They fit in Rhinos and Razorbacks? For whatever reason I thought the codex states they're too big. I'm at work and have no way at all to check on that.


----------



## Routine (Sep 25, 2011)

You're right Jace, it specifically states in the Rhino/Razorback entry that neither vehicle may carry models wearing Terminator Armor


----------



## spanner94ezekiel (Jan 6, 2011)

Sorry, I didn't make that clear - I was talking about sternguard who are power armoured veterans (hence able to fit in rhinos/razors as they don't have termie armour).


----------



## Minizke1 (Feb 7, 2010)

All Of Them.


----------



## Jace of Ultramar (Aug 2, 2011)

spanner94ezekiel said:


> Sorry, I didn't make that clear - I was talking about sternguard who are power armoured veterans (hence able to fit in rhinos/razors as they don't have termie armour).
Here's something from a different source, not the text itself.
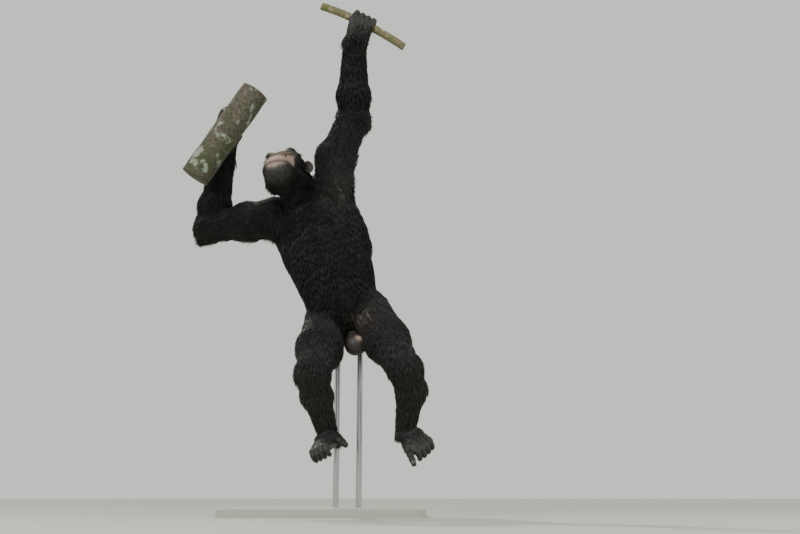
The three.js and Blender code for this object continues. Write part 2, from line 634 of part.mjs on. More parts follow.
// Limbs
const thighSolids = {};
for (const side of SIDES) {
  const armField = coated([...ARM_FORMS[side], ...TORSO_FORMS, ...(side === "right" ? NECK_FORMS : [])]);
  const upperField = side === "left" ? kept(armField, [flipped(NOTCH)]) : armField;
  const foreField = coated(ARM_FORMS[side]);
  const aim = side === "left" ? vec(0, -1, 0) : vec(0, 0, 1);
  const [s, e, w] = [SHOULDER[side], ELBOW[side], WRIST[side]];
  const upperCuts = [[flipped(ARM_ROOT[side])], [ELBOW_CUT[side]], ...(side === "left" ? [[flipped(NOTCH)]] : [])];
  addWithLocks("upper_arm_" + side, solidOf(limb(ARM_ROOT[side], ELBOW_CUT[side], 9, 16, aim, upperField)), {
    bone: [along(s, e, 0.25), along(s, e, 0.7)], rows: 2, around: 5, aim, field: armField,
    flow: () => towards(s, e), cuts: upperCuts,
  });
  addWithLocks("forearm_" + side, solidOf(limb(ELBOW_CUT[side], WRIST_CUT[side], 9, 14, vec(1, 0, 0), foreField)), {
    bone: [along(e, w, 0.3), along(e, w, 0.85)], rows: 2, around: 5, aim, field: foreField,
    flow: () => towards(w, e), cuts: [[flipped(ELBOW_CUT[side])], [WRIST_CUT[side]]],
  });
  const [h, k, a] = [HIP[side], KNEE[side], ANKLE[side]];
  const middle = side === "left" ? [flipped(MIDLINE)] : [MIDLINE];
  const thighField = kept(hipField, middle);
  const thigh = (grow) => limb(LEG_ROOT[side], KNEE_CUT[side], 9, 18, vec(1, 0, 0), (p) => thighField(p) - grow);
  thighSolids[side] = solidOf(thigh(GAP));
  addWithLocks("thigh_" + side, solidOf(thigh(0)), {
    bone: [along(h, k, 0.3), along(h, k, 0.75)], rows: 2, around: 5, aim: vec(0, 1, 0), field: hipField,
    flow: () => towards(h, k), cuts: [[flipped(LEG_ROOT[side])], [KNEE_CUT[side]], middle],
  });
  const shankField = coated(LEG_FORMS[side]);
  addWithLocks("shank_" + side, solidOf(limb(KNEE_CUT[side], ANKLE_CUT[side], 8, 14, vec(1, 0, 0), shankField)), {
    bone: [along(k, a, 0.12), along(k, a, 0.7)], rows: 2, around: 5, aim: vec(0, 1, 0), field: shankField,
    flow: () => towards(k, a), cuts: [[flipped(KNEE_CUT[side])], [ANKLE_CUT[side]]], length: 54,
  });
}

// Digits: a tapering tube with swollen joints and a rounded end, trimmed at the cuts it grows from
const DIGIT = { steps: 7, sides: 6, back: 9 };
function digit(name, path, thick, cuts, aim, away) {
  const [atRoot, atTip] = thick;
  const points = [];
  const radii = [];
  const back = towards(path(0.04), path(0));
  points.push(path(0).addScaledVector(back, DIGIT.back));
  radii.push(atRoot);
  for (let i = 0; i < DIGIT.steps; i += 1) {
    const t = i / (DIGIT.steps - 1);
    const joint = 0.07 * Math.exp(-(((t - 0.42) / 0.08) ** 2)) + 0.06 * Math.exp(-(((t - 0.72) / 0.07) ** 2));
    points.push(path(t * 0.985));
    radii.push((atRoot + (atTip - atRoot) * t) * (1 + joint) * (t > 0.95 ? 0.72 : 1));
  }
  points.push(path(1).addScaledVector(towards(path(0.98), path(1)), 1.5));
  radii.push(atTip * 0.3);
  let solid = solidOf(tube(points, radii, DIGIT.sides, aim)).intersect(beyond(cuts, -GAP / 2));
  for (const other of away) solid = solid.subtract(other);
  add(name, largest(solid), BARE_SKIN);
}
// A palm or a sole: a star solid between the limb's cut, the knuckles' cut and the thumb's
function extremity(name, centre, forms, root, knuckles, thumbCuts, away) {
  let solid = trunkNode(centre, 3, fieldOf(forms), [[flipped(root)], [knuckles], thumbCuts]);
  for (const other of away) solid = solid.subtract(other);
  add(name, largest(solid), BARE_SKIN);
}
const FOUR = [0, 1, 2, 3];
const FINGER = { pitch: 22, thick: [10.4, 8.2], length: [92, 101, 97, 84] };

// Left hand: hooked over the vine, its back to the front, its thumb towards the animal's left
const VINE_UP = vec(0.475, 0, 0.88).normalize();
const FRONTWARD = vec(0, -1, 0);
const VINE_GRIP = { radius: VINE.radius + 9.4, from: -22 };
const vineSpot = (s, angle, radius) => VINE.through.clone().addScaledVector(VINE.way, s)
  .addScaledVector(FRONTWARD, radius * Math.cos(degrees(angle)))
  .addScaledVector(VINE_UP, radius * Math.sin(degrees(angle)));
const leftKnuckle = FOUR.map((i) => vineSpot(FINGER.pitch * (1.5 - i), VINE_GRIP.from, VINE_GRIP.radius));
const knuckleWay = VINE_UP.clone().multiplyScalar(Math.cos(degrees(VINE_GRIP.from)))
  .addScaledVector(FRONTWARD, -Math.sin(degrees(VINE_GRIP.from)));
const KNUCKLES_LEFT = plane(leftKnuckle[0], knuckleWay);
const leftThumb = curl(vec(108, -124, 1618), vec(0.36, -0.1, 0.93).normalize(), vec(0.9, 0.2, -0.3), 50, -12, 6);
const THUMB_LEFT = [plane(leftThumb(0), vec(0.36, -0.1, 0.93)), plane(vec(102, -124, 1618), vec(0.95, 0, -0.3))];
const wristSpread = (side, offset, lift) => WRIST[side].clone().add(offset).addScaledVector(WRIST_CUT[side].normal, lift);
extremity("hand_left", along(WRIST.left, along(leftKnuckle[1], leftKnuckle[2], 0.5), 0.5), [
  ...FOUR.map((i) => bar(wristSpread("left", vec(8 * (1.5 - i), 0, 0), -10), leftKnuckle[i], 23, 12.5, 12)),
  bar(wristSpread("left", vec(12, 0, 0), 0), leftThumb(0.2), 20, 12, 12),
], WRIST_CUT.left, KNUCKLES_LEFT, THUMB_LEFT, [vineSolid(GAP)]);
FOUR.forEach((i) => {
  const turn = (360 * FINGER.length[i]) / (2 * Math.PI * VINE_GRIP.radius);
  const path = (t) => vineSpot(FINGER.pitch * (1.5 - i), VINE_GRIP.from + turn * t, VINE_GRIP.radius);
  digit("finger_left_" + (i + 1), path, FINGER.thick, [KNUCKLES_LEFT], VINE.way, [vineSolid(GAP)]);
});
digit("thumb_left", leftThumb, [10.5, 8.5], THUMB_LEFT, VINE.way, [vineSolid(GAP)]);

// Right hand: laid up the back of the trunk, its fingers round one side and its thumb round the other
const BEHIND = vec(0, 1, 0);
const TRUNK_SIDE = vec(-0.847, 0, 0.532).normalize();
const TRUNK_GRIP = { radius: TRUNK.radius + 9.4, lean: 27, over: 24, along: 14 };
const trunkSpot = (t, s, radius) => TRUNK.through.clone().addScaledVector(TRUNK.way, s)
  .addScaledVector(BEHIND, radius * Math.cos(t / TRUNK_GRIP.radius))
  .addScaledVector(TRUNK_SIDE, radius * Math.sin(t / TRUNK_GRIP.radius));
const [leanSin, leanCos] = [Math.sin(degrees(TRUNK_GRIP.lean)), Math.cos(degrees(TRUNK_GRIP.lean))];
const rightSpot = (i, d, radius = TRUNK_GRIP.radius) => {
  const row = FINGER.pitch * (i - 1.5);
  return trunkSpot(TRUNK_GRIP.over + row * leanCos + d * leanSin, TRUNK_GRIP.along - row * leanSin + d * leanCos, radius);
};
const rightMiddle = along(rightSpot(1, 0), rightSpot(2, 0), 0.5);
const KNUCKLES_RIGHT = plane(rightMiddle, along(rightSpot(1, 10), rightSpot(2, 10), 0.5).sub(rightMiddle));
const rightThumb = (t) => trunkSpot(-28 - 4 * t, -12 + 50 * t, TRUNK_GRIP.radius + 1);
const THUMB_RIGHT = [plane(rightThumb(0), towards(rightThumb(0), rightThumb(0.2))),
  plane(trunkSpot(-15, -12, TRUNK_GRIP.radius), trunkSpot(-40, -12, 66).sub(trunkSpot(-26, -12, 66)))];
extremity("hand_right", along(WRIST.right, rightMiddle, 0.45), [
  ...FOUR.map((i) => bar(wristSpread("right", vec(8 * (1.5 - i), 0, 0), -10), rightSpot(i, 0, 67), 23, 12.5, 12)),
  bar(wristSpread("right", vec(12, 0, 0), 0), rightThumb(0.15), 20, 12, 12),
], WRIST_CUT.right, KNUCKLES_RIGHT, THUMB_RIGHT, [trunkSolid(GAP)]);
FOUR.forEach((i) => {
  digit("finger_right_" + (i + 1), (t) => rightSpot(i, FINGER.length[i] * t), FINGER.thick, [KNUCKLES_RIGHT],
    TRUNK.way, [trunkSolid(GAP)]);
});
digit("thumb_right", rightThumb, [10.5, 8.5], THUMB_RIGHT, TRUNK.way, [trunkSolid(GAP)]);

// Feet: heel, sole, four curled toes and a grasping big toe
const FOOT = {
  left: { sole: vec(0.07, 0.83, -0.54), grip: vec(264, -50, 213), gripTip: vec(286, -96, 158) },
  right: { sole: vec(0.49, 0.25, -0.735), grip: vec(24, -84, 244), gripTip: vec(72, -112, 219) },
};
const TOE = { pitch: 19, outward: 6, thick: [9.3, 7.4], length: 39, ahead: [90, 90, 87, 82], under: 11 };
for (const side of SIDES) {
  const foot = FOOT[side];
  const way = FOOT_WAY[side];
  const sole = foot.sole.clone().addScaledVector(way, -foot.sole.dot(way)).normalize();
  const inner = sole.clone().cross(way).multiplyScalar(sign[side]);
  const ankle = ANKLE[side];
  const spot = (ahead, under, inward) => ankle.clone().addScaledVector(way, ahead)
    .addScaledVector(sole, under).addScaledVector(inner, inward);
  const roots = FOUR.map((i) => spot(TOE.ahead[i], TOE.under, TOE.pitch * (1.5 - i) - TOE.outward));
  const KNUCKLES = plane(spot(84, TOE.under, 0), way.clone().addScaledVector(sole, 0.25).addScaledVector(inner, -0.12));
  const gripWay = towards(foot.grip, foot.gripTip);
  const gripLength = foot.grip.distanceTo(foot.gripTip);
  const grip = curl(foot.grip, gripWay, sole, gripLength, -14, 14);
  const GRIP_CUTS = [plane(foot.grip, gripWay), plane(spot(0, 0, 17), inner)];
  extremity("foot_" + side, spot(34, 8, 2), [
    bar(along(ankle, KNEE[side], 0.08), spot(0, 10, 0), 28, 28, 14),
    bar(spot(0, 10, 0), spot(-34, 30, 0), 27, 23, 14),
    bar(spot(-30, 30, 0), spot(60, 24, -12), 21, 18, 14),
    ...roots.map((root, i) => bar(spot(12, 8, 5 * (1.5 - i)), root, 26, 11.5, 12)),
    bar(spot(20, 12, 8), grip(0.12), 22, 13, 14),
  ], ANKLE_CUT[side], KNUCKLES, GRIP_CUTS, []);
  FOUR.forEach((i) => {
    digit("toe_" + side + "_" + (i + 1), curl(roots[i], way, sole, TOE.length, 12, 138), TOE.thick, [KNUCKLES], inner, []);
  });
  digit("hallux_" + side, grip, [12, 9], GRIP_CUTS, inner, []);
}

// Scrotum, hung at the front of the crotch
const scrotumField = fieldOf([
  ball(PELVIS, [14, 60, -118], [37, 31, 34], 10),
  bar(vec(84, -50, 580), vec(90, -66, 552), 20, 22, 14),
]);
let scrotum = star(PELVIS.at(14, 60, -116), 2, scrotumField).subtract(pelvisSolid(GAP));
for (const side of SIDES) scrotum = scrotum.subtract(thighSolids[side]);
add("scrotum", largest(scrotum), PALE_SKIN);

// Stand: a board on the floor and two rods up to the seat
const outline = new THREE.Shape();
const [halfLength, halfWidth, corner] = [BASE.length / 2, BASE.width / 2, BASE.corner];
outline.absarc(halfLength - corner, halfWidth - corner, corner, 0, Math.PI / 2);
outline.absarc(corner - halfLength, halfWidth - corner, corner, Math.PI / 2, Math.PI);
outline.absarc(corner - halfLength, corner - halfWidth, corner, Math.PI, 1.5 * Math.PI);
outline.absarc(halfLength - corner, corner - halfWidth, corner, 1.5 * Math.PI, 2 * Math.PI);
const CHAMFER = 3;
const board = new THREE.ExtrudeGeometry(outline, {
  depth: BASE.thick - CHAMFER, curveSegments: 3, bevelEnabled: true, bevelThickness: CHAMFER, bevelSize: CHAMFER,
  bevelOffset: -CHAMFER, bevelSegments: 1,
});
const flatBottom = solidOf(board).subtract(beyond([plane(vec(0, 0, 0), vec(0, 0, -1))], 0));
add("stand_base", flatBottom, BOARD);
for (const side of SIDES) {
  const foot = vec(66 + sign[side] * ROD.apart / 2, 52, BASE.thick + GAP);
  const top = foot.clone().setZ(640);
  let rod = solidOf(tube([foot, top], [ROD.radius, ROD.radius], 20, vec(1, 0, 0)));
  rod = rod.subtract(pelvisSolid(GAP)).subtract(thighSolids[side]);
  add("stand_rod_" + side, largest(rod), STEEL);
}

export default part;
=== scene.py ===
"""Chimpanzee hanging from a vine and a leaning trunk: skin, coat, eyes, nails, perches, stand and light."""
import math

import bpy
import numpy as np
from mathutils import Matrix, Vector


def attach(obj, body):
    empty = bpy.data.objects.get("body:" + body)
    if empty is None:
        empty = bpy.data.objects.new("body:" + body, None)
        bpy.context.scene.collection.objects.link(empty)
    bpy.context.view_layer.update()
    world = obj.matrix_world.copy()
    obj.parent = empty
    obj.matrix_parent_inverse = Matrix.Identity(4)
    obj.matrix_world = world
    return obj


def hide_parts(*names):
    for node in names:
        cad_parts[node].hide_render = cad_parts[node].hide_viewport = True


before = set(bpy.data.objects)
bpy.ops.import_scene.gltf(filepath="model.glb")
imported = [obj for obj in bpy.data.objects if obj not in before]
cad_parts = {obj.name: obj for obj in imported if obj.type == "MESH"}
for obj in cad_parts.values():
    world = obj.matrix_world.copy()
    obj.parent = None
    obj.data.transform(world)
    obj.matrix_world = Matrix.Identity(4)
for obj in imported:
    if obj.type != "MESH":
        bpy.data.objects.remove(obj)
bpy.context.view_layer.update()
rng = np.random.default_rng(7)
MM = 0.001

# Camera
camera_data = bpy.data.cameras.new("camera")
camera_data.sensor_width = 36
camera_data.lens = 43.2
camera_data.clip_end = 60
camera = bpy.data.objects.new("camera", camera_data)
camera.location = (0.24, -3.2, 0.06)
camera.rotation_euler = (math.radians(103.5), 0, 0)
bpy.context.scene.collection.objects.link(camera)
bpy.context.scene.camera = camera


# Vectors, frames and forms, in mm
def vec(*values):
    return np.array(values, float)


def unit(v):
    return v / np.linalg.norm(v, axis=-1, keepdims=True)


def mix(a, b, share):
    return a + (b - a) * share


def ramp(low, high, x):
    t = np.clip((x - low) / (high - low), 0, 1)
    return t * t * (3 - 2 * t)


def turned_about(v, axis, angle):
    c, s = math.cos(angle), math.sin(angle)
    return v * c + np.cross(axis, v) * s + axis * np.dot(axis, v) * (1 - c)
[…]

Actually, that was totally my fault. I brain farted when a loan applicant interrupted my lunch break, thus resulting in DERP. Ezekiel, at the time I knew what you were talking about when I first read this. Also, thank you for answering my question regarding the Sternguards.


----------



## jaysen (Jul 7, 2011)

Land Raiders, Stormravens, Inquisitorial Chimeras, and some IA vehicles to include Thunderhawks, Caestus Assault Rams, and Imperor Class Titans can take terminators.


----------



## Jace of Ultramar (Aug 2, 2011)

jaysen said:


> Land Raiders, Stormravens, Inquisitorial Chimeras, and some IA vehicles to include Thunderhawks, Caestus Assault Rams, and Imperor Class Titans can take terminators.


If an Emperor Class Titan couldn't carry Terminators then its a sad day.


----------



## arizonajirt (Apr 5, 2011)

I have quite a few terminators. I really like them. I have 30 Raven Guard Terminators, 10 (so far) Wolf Guard TDA, 15 Grey Knight TDA, and 5 (so far) Carcharodon TDA. I will most likely be picking up another 5-10 boxes of Grey knights, 5 boxes of Wolf Guard and another 3 boxes of reg terminators for my Carcharodons


----------



## Lucio (Aug 10, 2009)

I currently have 11, but plan on extending that to 21 once I start getting into larger point games (2k). I could of course change my list around entirely and get 36 of them into the same point bracket. I only plan on having 21 of them around though.


----------



## jaysen (Jul 7, 2011)

Have you guys seen the rules for the Caestus Assault Ram? Can we say Assault Terminator spam? I'd love to take two of these with 10 Lightning Claw terminators each.


----------



## Katie Drake (Nov 28, 2007)

Generally speaking you won't use more than ten Terminators in "normal" games unless you're playing Deathwing or something.

I'm running two units of five with cyclone missile launchers in my most current Blood Angels list from 1,750-2K points. Since I have a Priest attached to one unit and tend to walk both squads beside one another I've found that they're worth the investment as they can contribute to shooting pretty much any target (I won't generally aim them at Land Raiders or Monoliths, but other than that everything else is fair game) and aren't easily killed except by massed AP2 firepower.

With vanilla Marines I suggest using Terminators as part of a Thunderbubble list.


----------



## Stitchmysmile (Dec 10, 2011)

Gks can run termies as troop choices


----------



## gabool (Apr 3, 2008)

I run DA so Deathwing and I have the entire Deathwing company so around 100 on hand for apoc games. Though the most I have ever used in a non-apoc game is around 25. Lets be honest having 5 terms with lightning claws and an apothecary in the unit is great. Especially when you attach a chaplain. The rest tend to run assault cannons or sometimes lightning claws with one having a cyclone missile launcher.


----------